When price returns to an order block, it may be interacting with leftover liquidity or previously unfilled institutional orders.

This interaction can produce price reactions such as temporary reversals or renewed trend continuation.

Understanding the relationship between order blocks and liquidity helps traders interpret why certain price levels attract market attention.

Order Blocks and Market Structure

Order blocks become particularly relevant when they align with changes in market structure.

For example, a bullish order block that forms after a break of structure may represent the beginning of a new upward trend.

If price later retraces into that zone and buyers re-enter the market, the order block may act as a support area.

Similarly, bearish order blocks that appear during structural breakdowns may serve as resistance zones if price retraces.

Combining order blocks with structural analysis helps traders develop a more complete understanding of market behavior.

Common Mistakes When Using Order Blocks

One common mistake traders make is identifying too many order blocks on a chart.

Not every consolidation area represents meaningful institutional activity. Significant order blocks typically occur before strong and sustained price movements.

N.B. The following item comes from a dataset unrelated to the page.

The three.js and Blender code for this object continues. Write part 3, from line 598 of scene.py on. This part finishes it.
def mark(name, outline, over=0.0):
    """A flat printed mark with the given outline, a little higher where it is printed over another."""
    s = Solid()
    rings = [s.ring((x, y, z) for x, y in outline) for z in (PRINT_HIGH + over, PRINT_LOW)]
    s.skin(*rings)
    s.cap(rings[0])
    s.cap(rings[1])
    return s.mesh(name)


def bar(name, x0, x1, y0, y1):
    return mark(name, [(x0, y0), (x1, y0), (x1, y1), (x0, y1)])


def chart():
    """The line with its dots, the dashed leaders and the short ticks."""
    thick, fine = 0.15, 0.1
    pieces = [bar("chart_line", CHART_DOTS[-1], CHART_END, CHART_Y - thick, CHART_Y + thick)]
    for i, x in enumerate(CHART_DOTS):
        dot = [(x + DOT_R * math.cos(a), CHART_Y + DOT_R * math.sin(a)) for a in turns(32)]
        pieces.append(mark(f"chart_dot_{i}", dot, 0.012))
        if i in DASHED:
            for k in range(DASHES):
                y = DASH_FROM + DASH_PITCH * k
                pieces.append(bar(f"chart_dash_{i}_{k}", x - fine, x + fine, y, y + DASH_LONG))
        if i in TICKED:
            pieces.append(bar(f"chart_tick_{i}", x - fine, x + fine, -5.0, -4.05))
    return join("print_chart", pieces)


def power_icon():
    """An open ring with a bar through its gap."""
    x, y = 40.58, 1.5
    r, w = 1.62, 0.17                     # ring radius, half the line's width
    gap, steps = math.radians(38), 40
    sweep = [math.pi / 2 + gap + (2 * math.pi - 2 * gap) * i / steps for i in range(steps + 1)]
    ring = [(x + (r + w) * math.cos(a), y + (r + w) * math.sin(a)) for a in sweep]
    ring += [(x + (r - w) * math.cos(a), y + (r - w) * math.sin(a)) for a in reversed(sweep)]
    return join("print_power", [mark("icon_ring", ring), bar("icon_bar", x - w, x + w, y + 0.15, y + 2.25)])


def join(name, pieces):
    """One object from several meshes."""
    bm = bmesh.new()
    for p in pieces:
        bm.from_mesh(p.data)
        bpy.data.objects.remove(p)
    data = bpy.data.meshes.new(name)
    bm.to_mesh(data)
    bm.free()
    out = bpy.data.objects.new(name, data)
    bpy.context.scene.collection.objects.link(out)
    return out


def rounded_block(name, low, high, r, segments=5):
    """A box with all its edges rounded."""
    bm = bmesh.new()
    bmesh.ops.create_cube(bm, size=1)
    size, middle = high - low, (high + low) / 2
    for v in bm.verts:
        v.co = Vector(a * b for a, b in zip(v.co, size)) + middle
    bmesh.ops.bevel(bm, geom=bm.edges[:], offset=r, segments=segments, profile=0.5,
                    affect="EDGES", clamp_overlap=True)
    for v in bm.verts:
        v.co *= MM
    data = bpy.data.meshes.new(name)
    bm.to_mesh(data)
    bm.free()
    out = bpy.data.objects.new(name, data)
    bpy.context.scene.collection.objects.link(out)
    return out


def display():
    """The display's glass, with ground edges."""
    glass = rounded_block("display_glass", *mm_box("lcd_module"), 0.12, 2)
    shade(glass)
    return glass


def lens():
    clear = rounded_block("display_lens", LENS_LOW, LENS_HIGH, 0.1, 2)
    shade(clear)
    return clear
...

Another mistake is ignoring broader market context. Order blocks that appear against the prevailing trend may be less reliable than those aligned with the overall market direction.

Successful analysis requires patience and careful observation of both price structure and liquidity conditions.

Conclusion

Order blocks in forex trading represent price zones where significant institutional activity may have occurred before strong market movements. These areas often reflect the accumulation or distribution of large positions by institutional traders.

By identifying bullish and bearish order blocks and analyzing how price interacts with these zones, traders attempt to interpret potential areas of liquidity and institutional influence.

Although order blocks should not be used as standalone signals, combining them with market structure and liquidity analysis can provide valuable insight into how price movements develop within the forex market.